Restate the opening lines of the material below word for word, stopping after the line that contains "piece.data.update()".
++++++
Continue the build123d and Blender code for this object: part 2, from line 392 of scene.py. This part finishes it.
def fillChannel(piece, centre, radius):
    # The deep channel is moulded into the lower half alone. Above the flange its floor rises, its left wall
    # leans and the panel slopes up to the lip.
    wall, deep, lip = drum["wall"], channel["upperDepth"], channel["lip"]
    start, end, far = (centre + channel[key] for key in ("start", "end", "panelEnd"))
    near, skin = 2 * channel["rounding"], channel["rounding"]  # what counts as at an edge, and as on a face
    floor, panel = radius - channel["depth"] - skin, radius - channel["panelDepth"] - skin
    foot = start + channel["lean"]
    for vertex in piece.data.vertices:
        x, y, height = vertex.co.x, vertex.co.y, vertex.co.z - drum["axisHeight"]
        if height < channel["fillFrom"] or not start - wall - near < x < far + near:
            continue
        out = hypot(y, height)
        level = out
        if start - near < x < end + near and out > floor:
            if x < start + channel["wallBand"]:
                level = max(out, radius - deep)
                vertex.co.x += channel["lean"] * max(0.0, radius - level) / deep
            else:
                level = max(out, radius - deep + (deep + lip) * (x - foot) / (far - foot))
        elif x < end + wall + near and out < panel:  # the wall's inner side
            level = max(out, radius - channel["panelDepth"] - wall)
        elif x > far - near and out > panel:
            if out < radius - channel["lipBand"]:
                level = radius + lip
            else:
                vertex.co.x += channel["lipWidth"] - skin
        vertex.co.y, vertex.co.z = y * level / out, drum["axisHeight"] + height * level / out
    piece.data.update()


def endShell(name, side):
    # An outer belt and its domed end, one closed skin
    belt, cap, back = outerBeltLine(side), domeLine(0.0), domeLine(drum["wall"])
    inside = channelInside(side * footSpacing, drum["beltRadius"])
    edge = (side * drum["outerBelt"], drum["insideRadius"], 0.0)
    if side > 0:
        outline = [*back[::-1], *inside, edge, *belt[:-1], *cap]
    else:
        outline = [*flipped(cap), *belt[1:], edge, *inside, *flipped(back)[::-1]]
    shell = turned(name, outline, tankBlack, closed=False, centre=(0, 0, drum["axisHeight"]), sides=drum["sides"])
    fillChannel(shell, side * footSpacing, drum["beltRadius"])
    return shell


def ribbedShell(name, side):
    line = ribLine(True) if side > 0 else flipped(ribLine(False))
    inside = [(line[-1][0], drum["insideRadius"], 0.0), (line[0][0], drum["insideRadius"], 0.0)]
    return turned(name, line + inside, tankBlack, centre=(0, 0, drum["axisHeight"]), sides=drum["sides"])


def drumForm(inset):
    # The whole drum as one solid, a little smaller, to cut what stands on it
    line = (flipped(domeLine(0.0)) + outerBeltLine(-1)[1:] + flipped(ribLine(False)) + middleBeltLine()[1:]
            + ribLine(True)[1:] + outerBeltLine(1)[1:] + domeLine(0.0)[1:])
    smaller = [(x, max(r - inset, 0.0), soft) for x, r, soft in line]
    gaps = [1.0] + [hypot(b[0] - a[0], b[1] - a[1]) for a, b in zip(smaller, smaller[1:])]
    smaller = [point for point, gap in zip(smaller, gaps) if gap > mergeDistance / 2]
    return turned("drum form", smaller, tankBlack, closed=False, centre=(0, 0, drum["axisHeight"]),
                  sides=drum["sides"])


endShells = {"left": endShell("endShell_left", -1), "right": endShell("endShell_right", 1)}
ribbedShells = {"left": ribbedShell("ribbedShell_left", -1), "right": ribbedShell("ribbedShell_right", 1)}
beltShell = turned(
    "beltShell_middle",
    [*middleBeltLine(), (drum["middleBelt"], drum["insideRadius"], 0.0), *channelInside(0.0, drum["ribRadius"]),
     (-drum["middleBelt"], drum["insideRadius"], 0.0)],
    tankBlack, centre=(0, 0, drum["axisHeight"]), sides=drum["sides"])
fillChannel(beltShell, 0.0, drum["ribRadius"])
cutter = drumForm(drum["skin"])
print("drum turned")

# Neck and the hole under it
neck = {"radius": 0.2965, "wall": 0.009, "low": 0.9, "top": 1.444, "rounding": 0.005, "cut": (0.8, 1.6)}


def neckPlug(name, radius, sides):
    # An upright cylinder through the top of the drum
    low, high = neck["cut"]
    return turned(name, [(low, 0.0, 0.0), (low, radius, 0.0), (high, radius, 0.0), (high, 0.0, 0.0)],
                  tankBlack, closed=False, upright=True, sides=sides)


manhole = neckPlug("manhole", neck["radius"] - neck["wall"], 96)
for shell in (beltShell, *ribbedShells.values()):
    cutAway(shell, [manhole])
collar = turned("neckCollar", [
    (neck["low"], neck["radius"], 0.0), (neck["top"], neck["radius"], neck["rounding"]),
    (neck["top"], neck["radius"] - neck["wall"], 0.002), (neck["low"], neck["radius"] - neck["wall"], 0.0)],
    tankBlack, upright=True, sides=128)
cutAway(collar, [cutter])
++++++
__The completed task__.
Continue the build123d and Blender code for this object: part 2, from line 392 of scene.py. This part finishes it.
def fillChannel(piece, centre, radius):
    # The deep channel is moulded into the lower half alone. Above the flange its floor rises, its left wall
    # leans and the panel slopes up to the lip.
    wall, deep, lip = drum["wall"], channel["upperDepth"], channel["lip"]
    start, end, far = (centre + channel[key] for key in ("start", "end", "panelEnd"))
    near, skin = 2 * channel["rounding"], channel["rounding"]  # what counts as at an edge, and as on a face
    floor, panel = radius - channel["depth"] - skin, radius - channel["panelDepth"] - skin
    foot = start + channel["lean"]
    for vertex in piece.data.vertices:
        x, y, height = vertex.co.x, vertex.co.y, vertex.co.z - drum["axisHeight"]
        if height < channel["fillFrom"] or not start - wall - near < x < far + near:
            continue
        out = hypot(y, height)
        level = out
        if start - near < x < end + near and out > floor:
            if x < start + channel["wallBand"]:
                level = max(out, radius - deep)
                vertex.co.x += channel["lean"] * max(0.0, radius - level) / deep
            else:
                level = max(out, radius - deep + (deep + lip) * (x - foot) / (far - foot))
        elif x < end + wall + near and out < panel:  # the wall's inner side
            level = max(out, radius - channel["panelDepth"] - wall)
        elif x > far - near and out > panel:
            if out < radius - channel["lipBand"]:
                level = radius + lip
            else:
                vertex.co.x += channel["lipWidth"] - skin
        vertex.co.y, vertex.co.z = y * level / out, drum["axisHeight"] + height * level / out
    piece.data.update()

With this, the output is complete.